Written task |
Give the data a second time, exactly and in full.

Collected data |
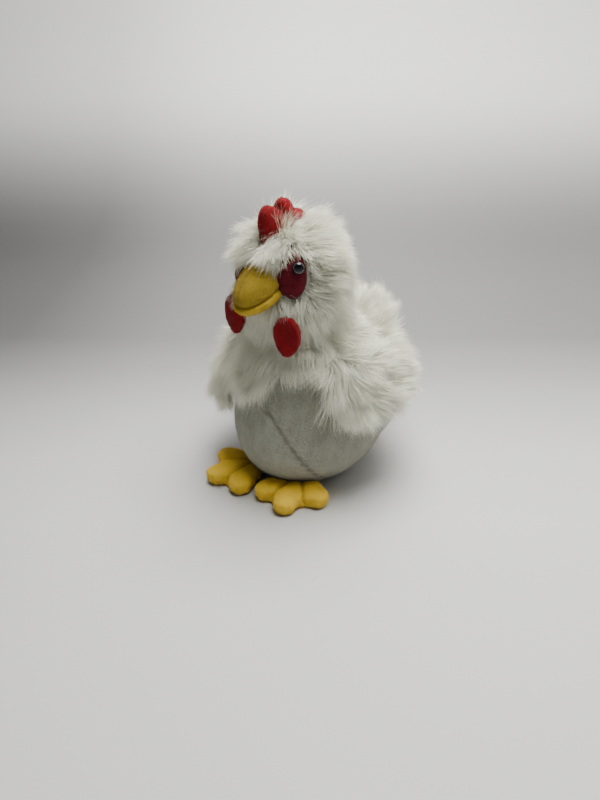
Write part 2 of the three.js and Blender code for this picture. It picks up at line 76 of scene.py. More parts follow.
# The belly's front seam starts left of the middle and leans over as it rises.
SEAM_FOOT, SEAM_LEAN, SEAM_RISE = 42.0, 66.0, 105.0
PATCH_TURN, PATCH_HEIGHT, PATCH_WIDE, PATCH_HIGH = 41, 212, 17.5, 20
BREAST_BACK = -18
CROWN_HALF = 13
RUMP_HALF = 45
FACE_MIDDLE = np.array((0.0, -62.0, 203.0))  # the fur of the head lies away from here
EYE_ROOT = np.array((0.0, -15.0, 200.0))
EYE_WAY = (33.0, -30.0, 18.0)  # from the root to the left eye
BEAK_MIDDLE = np.array((1.7, -46.0, 203.5))
BEAK_DROOP = math.radians(26)
TAIL_PIVOT = np.array((0.0, 80.0, 98.0))
TAIL_LIFT = math.radians(42)
TOES = ((0, 41), (-42, 36), (50, 31))  # turn in degrees and length
TOE_RADIUS = 11
FOOT_HEEL = {"left": (22, -42), "right": (28, -44)}
FOOT_SPLAY = {"left": 13, "right": 30}
SIDES = (("left", 1), ("right", -1))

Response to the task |
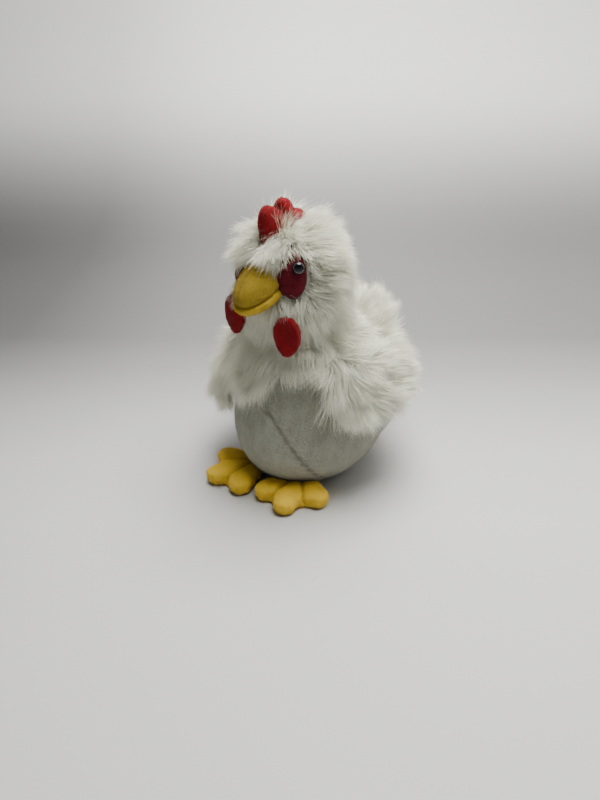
Write part 2 of the three.js and Blender code for this picture. It picks up at line 76 of scene.py. More parts follow.
# The belly's front seam starts left of the middle and leans over as it rises.
SEAM_FOOT, SEAM_LEAN, SEAM_RISE = 42.0, 66.0, 105.0
PATCH_TURN, PATCH_HEIGHT, PATCH_WIDE, PATCH_HIGH = 41, 212, 17.5, 20
BREAST_BACK = -18
CROWN_HALF = 13
RUMP_HALF = 45
FACE_MIDDLE = np.array((0.0, -62.0, 203.0))  # the fur of the head lies away from here
EYE_ROOT = np.array((0.0, -15.0, 200.0))
EYE_WAY = (33.0, -30.0, 18.0)  # from the root to the left eye
BEAK_MIDDLE = np.array((1.7, -46.0, 203.5))
BEAK_DROOP = math.radians(26)
TAIL_PIVOT = np.array((0.0, 80.0, 98.0))
TAIL_LIFT = math.radians(42)
TOES = ((0, 41), (-42, 36), (50, 31))  # turn in degrees and length
TOE_RADIUS = 11
FOOT_HEEL = {"left": (22, -42), "right": (28, -44)}
FOOT_SPLAY = {"left": 13, "right": 30}
SIDES = (("left", 1), ("right", -1))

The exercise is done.